New robots snake their way up sand
Snakes are interesting creatures, but what makes them extremely interesting to study for applications in robotics is the ways in which they move.
Researchers from Carnegie Mellon, Georgia Institute of Technology, and Oregon State University, as well as from Zoo Atlanta, have been studying Crotalus cerastes, more commonly known as the sidewinder rattlesnake. These snakes have the unique ability to move across sandy, sloping areas. Unfortunately, replicating this task in robot snakes proved difficult for the researchers.
Modular snake robots at Carnegie Mellon University were able to travel along level ground, but were unable to go up sandy slopes, which made these types of robots unreliable for certain applications, such as in the sandy environment of another planet.
Through studying the snake, the researchers discovered some of the secrets behind its motion.
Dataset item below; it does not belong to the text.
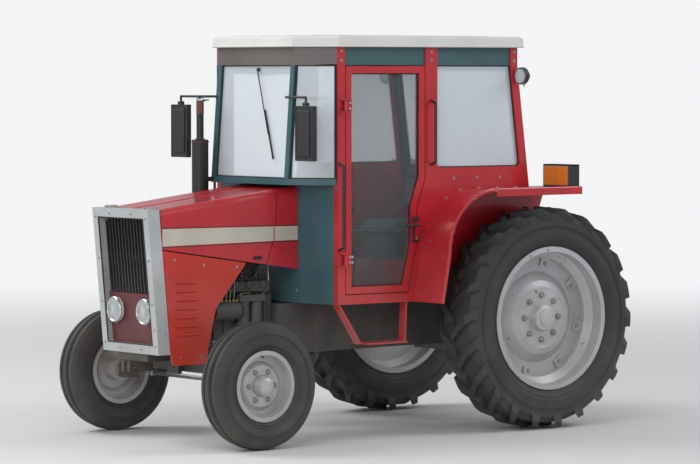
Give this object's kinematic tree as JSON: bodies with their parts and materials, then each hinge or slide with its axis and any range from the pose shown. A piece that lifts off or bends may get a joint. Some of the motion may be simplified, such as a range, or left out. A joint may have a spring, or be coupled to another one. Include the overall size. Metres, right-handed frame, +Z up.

Both the vertical and horizontal motion had to be understood in order to properly emulate it. This movement translated to a unique wave motion that would allow the snake to increase the amount of body area that was in contact with the surface material that it was trying to travel up or across.
Researchers at Zoo Atlanta looked at multiple sidewinders as they moved across an enclosure filled with sand. The sand could be manipulated to form different shapes and angles so that they could test the snakes in different environments. High speed video cameras were also put in the enclosure to observe the motion of the snakes. Hamid Marvi, a postdoctoral fellow and lecturer in the department of mechanical engineering at Carnegie Mellon, said in a video that the goal of these studies was to “try to transfer what we learn from biology to the robotics world.”
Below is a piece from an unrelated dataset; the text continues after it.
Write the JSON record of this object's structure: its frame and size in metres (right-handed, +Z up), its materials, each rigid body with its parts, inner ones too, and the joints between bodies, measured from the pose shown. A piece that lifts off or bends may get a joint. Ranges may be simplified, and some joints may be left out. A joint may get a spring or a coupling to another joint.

What they discovered was that the sidewinder uses a standard method for climbing sand. The snakes produce two different waves with their bodies that are orthogonal to each other.
Howie Choset, an associate professor at Carnegie Mellon’s Robotics Institute, said in a university press release, the snakes’ motion is “similar to that of a tank” in that parts of the snake are lifted up from the back while the front of the snake is put into contact with the surface. By controlling the contact surface area between the robot snake and its environment, the researchers were successfully able to make their robots climb up sand. By systematically studying the failures of robotic sidewinding, the researchers found three cases where sidewinding would end in failure. As a result, they can make sure to avoid these scenarios by preemptively adjusting the waves.
In testing the different methods of sidewinding, the researchers used a modular robot, one that is made up of many parts that transfer energy and information to and from each other. In this study, the robot had 16 joints, each joint perpendicular to the one before it. Shaped like a snake, it had a diameter of about two inches and a total length of just over three feet.
The joints and long body allowed the snake to successfully simulate a real snake in the various postures that it could take. It could even surpass snakes, taking on postures that a real snake could not be manipulated into. In addition to this, there are many ways that this robotic snake can exceed the limitations of a real snake. With better artificial intelligence, the snake robots could become search-and-rescue robots, as they could travel through debris from buildings, as well as go to other planets for exploration over sandy or rocky surfaces.
Using this cooperation of robotics and biology, robots can be more versatile in their movements. If this continues, robots might even be able to do more than snakes can in movements.